Judi was walking by the jewelry store one day in the midtown mall. She saw a diamond bracelet that she really liked. In the store she went.
“Excuse me,” she said to the sales lady behind the counter, “Will a small deposit hold that bracelet until my husband does something unforgivable?” *
I (Dawn) laughed at that, but really, should we ever not forgive our spouse? Unforgiveness is a sorry habit to have; it’s one that we need to lose before we destroy our relationships.
I remember a time, early in my marriage, when I was really ticked off at my husband Bob. I thought he was insensitive to my needs, and I told him so. He looked really shocked, and he apologized right a way. That should have ended it.
But it didn’t. I decided he needed to suffer a little longer.
So I didn’t talk to him … for two days! I did everything I could to avoid him. I was smug and quietly nasty.
And totally self-righteous.
And then I went to church that next Sunday. And wouldn’t you know it, the pastor spoke on Ephesians 4, talking about unity and maturity in the Body of Christ.
The Lord had His own private message that cut straight to my heart. “You’re not being very mature, Dawn, and you certainly aren’t working toward unity with your husband.” I scooted down lower in the pew, frowning.
But you don’t understand, Lord. Bob….
“I’m talking to Bob about something else right now. Listen to me.”
“Listen to me!”
The pastor’s words broke through my thoughts right about then: “Get rid of all bitterness … Be kind and compassionate to one another, forgiving each other, just as in Christ God forgave you.” (Ephesians 4:31-32).
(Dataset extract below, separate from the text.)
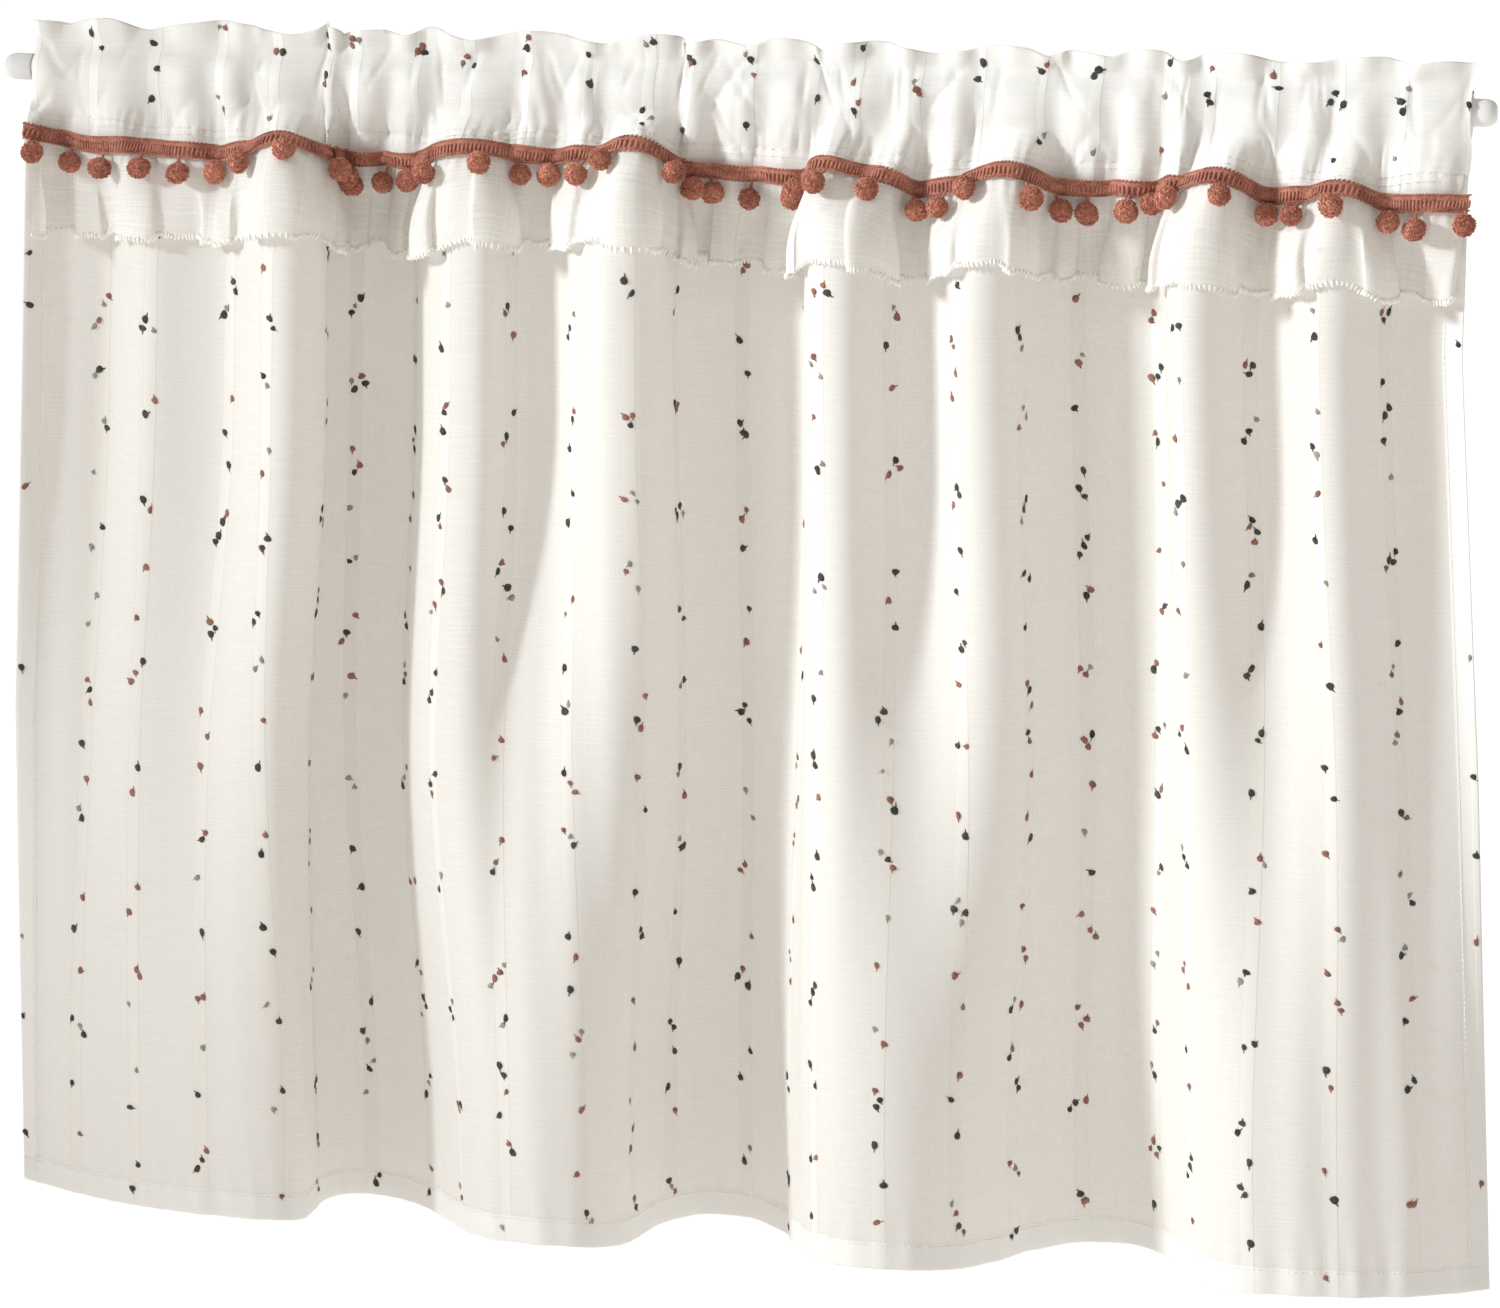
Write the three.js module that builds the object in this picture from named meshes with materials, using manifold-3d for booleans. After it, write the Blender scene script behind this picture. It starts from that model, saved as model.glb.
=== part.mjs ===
// Cafe curtain on its slim rod: a striped voile panel, a gathered heading with a rod pocket,
// a gathered flounce over the panel's top, and a braid with pompoms over the seam.
// Millimetres, +Z up. X runs along the rod from its left end face, and the room is on the -Y side.
// "drop" is the distance down the cloth from the rod's axis, negative above it, and "bay" counts
// the woven stripes across the flat cloth, 0 at the left side hem.
import * as THREE from 'three';
import { mergeVertices } from 'three/addons/utils/BufferGeometryUtils.js';
import Module from 'manifold-3d';

const wasm = await Module();
wasm.setup();

// Driving dimensions
const rodLength = 749;
const rodRadius = 6.35;
const capLength = 15;
const capRadius = 6.7;
const capFaceRadius = 3;
const bays = 25;
const flatWidth = 1067;
const cloth = { thickness: 1, hemThickness: 1.6, hemDepth: 15, bottom: 588 };
const panelTop = 37.6;
const headingBottom = 36.8;
const pompom = { count: 43, radius: 5.6, stalk: 3.4, stalkRadius: 0.8 };
const capGap = 0.35;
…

It was that last phrase that brought the tears. How did God forgive me in Christ?
Freely. Fully. Liberally.
I thought about how many times I had offended God, yet He forgave me because of Jesus’ sacrifice for my sin (Ephesians 1:7). Forgiveness is costly ~ I thought about what forgiveness cost Jesus.
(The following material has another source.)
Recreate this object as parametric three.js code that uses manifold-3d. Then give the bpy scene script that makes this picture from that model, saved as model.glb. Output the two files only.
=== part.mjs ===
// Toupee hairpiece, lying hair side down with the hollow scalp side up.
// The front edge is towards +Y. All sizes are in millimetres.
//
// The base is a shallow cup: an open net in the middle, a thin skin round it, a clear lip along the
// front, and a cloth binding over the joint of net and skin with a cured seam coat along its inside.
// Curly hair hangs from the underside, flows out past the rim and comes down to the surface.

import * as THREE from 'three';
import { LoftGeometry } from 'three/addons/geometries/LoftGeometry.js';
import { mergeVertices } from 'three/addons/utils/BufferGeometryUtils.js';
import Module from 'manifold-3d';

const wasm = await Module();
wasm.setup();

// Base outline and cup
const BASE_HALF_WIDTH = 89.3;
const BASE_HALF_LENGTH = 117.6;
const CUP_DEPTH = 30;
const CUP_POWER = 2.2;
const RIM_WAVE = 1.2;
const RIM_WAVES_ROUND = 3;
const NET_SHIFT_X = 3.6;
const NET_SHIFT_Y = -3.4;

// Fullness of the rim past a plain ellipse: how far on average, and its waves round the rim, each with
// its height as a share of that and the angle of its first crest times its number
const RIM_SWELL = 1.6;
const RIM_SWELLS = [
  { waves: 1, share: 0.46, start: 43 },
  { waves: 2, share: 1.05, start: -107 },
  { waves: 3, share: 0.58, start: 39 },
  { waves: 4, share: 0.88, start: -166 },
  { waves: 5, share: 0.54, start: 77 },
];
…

I thought about how unfair I had been to Bob, turning my back on him with the “silent treatment.”
I not only had to forgive Bob, I had to ask for his forgiveness for my sullen, vengeful spirit.
Author Nancy DeMoss describes forgiveness as fully releasing the offender from his debt. “It means fully cleaning his record,” she said. “It is a promise never to bring up the offense against him again (to God, to others, or to the offender himself.” **
God taught me much through the whole experience. Most definitely, He gave me a glimpse at my ugly stubbornness and pride.
I found forgiveness easier after that. I’m quicker to forgive, remembering the undeserved forgiveness God gives me. I’ve also learned a lot about forgiveness:
- God delights to forgive and show mercy (Psalm 86:5-7; Micah 7:18-19).
- If we confess our sins, He is faithful and just to forgive us (1 John 1:9-10; Psalm 130:4)
- It’s useless to make prayers or offerings to God until we have forgiven others (Mark 11:25; Matthew 5:24).
- Love and prayer are marks of a forgiving believer, and should extend even to our enemies (Matthew 5:44-45).
- Our forgiveness should abound to others (Matthew 18:21-22)
- If we are “spiritual,” we will restore those who offend, responding to them with a gentle spirit (Galatians 6:1)
Perhaps you’ve never held a grudge like I did for two days. Or perhaps, you’ve held one for years. The problem with holding grudges is that the anger swells up inside your heart and crowds out all your joy. Grudges are like extra baggage you can’t afford to carry. Life is too short to hang onto all that bitterness. And it surely does not please Father God.
Remember the words of Ephesians 4, Friend. “Be gentle with one another, sensitive. Forgive one another as quickly and thoroughly as God in Christ forgave you” (4:32, The Message). For the believer, forgiveness isn’t optional.
Quick, thorough forgiveness is a precious jewel in Christian character, and a sign of walking close to God. Are you a forgiver?